The bonus? Jongmin Park, was a flawless Ferrando, rolling out the complicated backstory without one superfluous gesture. A Vienna ensemble member, aged 30, he may well be the next great bass.

When opera is this intense, you wonder why it can’t always be like this.

 

Netrebko with conductor Armiliato. Photo (c) Michael Poehn

Comments

  • Alexander says:

    I’m glad for you that you managed to attend such a lovely opera performance.
    The only thing I would like to add to your brief review is that AN is a very positive person, a kind of huge energetic donor, who invigorates and “recharges” people via such an exquisite art as the Art of singing.
    I have never felt bad listening to her speeches in her interviews or Instagram short videos. She inspires optimism what is priceless nowadays. Just my opinion, of course.

  • Una says:

    I loved Covent Garden’s Trovatore here in England this week – so did everyone else, given too that we don’t often get the opera in repertory.

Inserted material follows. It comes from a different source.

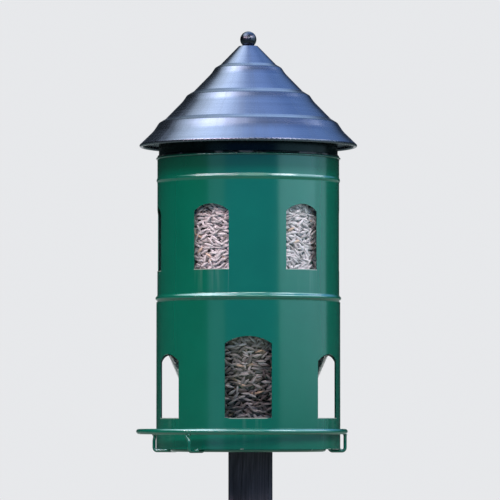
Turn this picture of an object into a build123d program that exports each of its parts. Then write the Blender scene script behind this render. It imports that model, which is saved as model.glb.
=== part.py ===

  • Theodore McGuiver says:

    “Luciana D’Intino’s Azucena walked the edge of madness across four acts while simultaneously giving the impression of being the only sane person on stage, secure in her vocal serenity.”

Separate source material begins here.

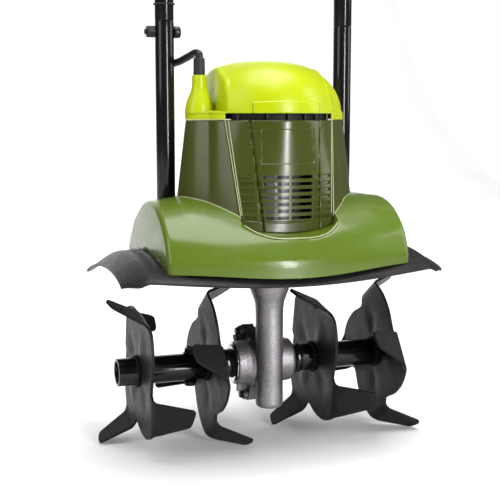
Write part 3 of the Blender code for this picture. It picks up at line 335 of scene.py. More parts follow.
def piece(name, data, body, look, replaces=(), at=AXLE, turn=None):
    made = bpy.data.objects.new(name, data)
    bpy.context.scene.collection.objects.link(made)
    made.matrix_world = Matrix.Translation(at) @ (turn or STILL)
    data.materials.append(look)
    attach(made, body)
    if replaces:
        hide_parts(*replaces)
    return made


def grid(rows, closed=False):
    bm = bmesh.new()
    verts = [[bm.verts.new(p) for p in row] for row in rows]
    for lower, upper in zip(verts, verts[1:]):
        count = len(lower)
        for i in range(count if closed else count - 1):
            j = (i + 1) % count
            bm.faces.new((lower[i], lower[j], upper[j], upper[i]))
    return bm, verts


def shell(name, bm, behind, angle, look, thickness, replaces=()):
    """An open sheet given a wall on the side of the point behind it."""
    outwards(bm, behind)
    made = piece(name, mesh_from(bm, name, angle, recalc=False), "base", look, replaces)
    wall(made, thickness)
    return made


def cut(bm, at, along, near=0.00001):
    """Adds a line of edges where a plane meets the mesh."""
    everything = bm.verts[:] + bm.edges[:] + bm.faces[:]
    bmesh.ops.bisect_plane(bm, geom=everything, plane_co=at, plane_no=along, dist=near)


def wall(made, thickness):
    step = made.modifiers.new("wall", "SOLIDIFY")
    step.thickness = thickness
    step.offset = -1


def bevel(made, width, segments=2, angle=40):
    step = made.modifiers.new("edges", "BEVEL")
    step.width = width
    step.segments = segments
    step.limit_method = "ANGLE"
    step.angle_limit = math.radians(angle)


def lathe_bmesh(profile, steps=72):
    """Turns a (radius, height) outline about Z. A radius of 0 at either end closes it with a fan."""
    rows = []
    for radius, height in profile:
        rows.append([(max(radius, 0.00001) * math.cos(a), max(radius, 0.00001) * math.sin(a), height)
                     for a in round_angles(steps)])
    if profile[0][0] > 0:
        rows.append(rows[0])
    bm, _ = grid(rows, closed=True)
    bmesh.ops.remove_doubles(bm, verts=bm.verts, dist=0.00003)
    return bm


def softened(profile, radius=0.0006, closed=False):
    """Cuts the corners of an outline with short chamfers so that the edges catch the light."""
    points = [Vector(p) for p in profile]
    result = [] if closed else [points[0]]
    count = len(points)
    span = range(count) if closed else range(1, count - 1)
    for i in span:
        before, here, after = points[i - 1], points[i], points[(i + 1) % count]
        into = before - here
        out = after - here
        reach = min(radius, into.length * 0.4, out.length * 0.4)
        start = here + into.normalized() * reach
        end = here + out.normalized() * reach
        middle = (start + end) * 0.25 + here * 0.5
        result += [start, middle, end]
    if not closed:
        result.append(points[-1])
    return result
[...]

    You must be joking. She has no middle voice whatsoever, chests up to the middle of the stave then heads thereafter. Also utterly devoid of any form of musical intelligence.

  • SoCal Dan says:

    Those of us who watch Wiener Staatsoper’s livestream (available by subscription) are well-aware of Jongmin Park’s superb singing.

  • DESR says:

    Great you enjoyed it, Normanno, but one suspects you need to squeeze in more performances to lubricate the critical faculties a tad more? Had you ingested more than your body weight in sachertorte?

  • Ungeheuer says:

    How exactly are these the 4 greatest singers? I found the performance subpar, frankly. No one has a good compass for pitch and the voices are thready and worn, old sounding, including Netrebko’s. And this hack, Armiliato, is puzzling. How is he getting gigs? The performance of 5 February is here for listening. Judge for yourselves.
    http://www.lasplendidanetrebko.com/

  • David Geary says:

    Wasn’t it Enrico Caruso who said that only you need the four greatest singers in the world? It doesn’t sound loike something Toscanininwould have said.

  • David Osborne says:

    I remember playing in the pit for Trovatore as a teenager. The great thing about playing those early Verdi operas is that the orchestration is so basic you can relax and concentrate on what’s happening on stage. I really like it so it’s nice to see it being taken seriously again given what the Marx Brothers did to it…

  • Rowena Shepard says:

    Tézier is amazing, and he’s about the only baritone in this role today who leaves me fully satisfied. The others can be good, great even, but they just makes me miss Dima.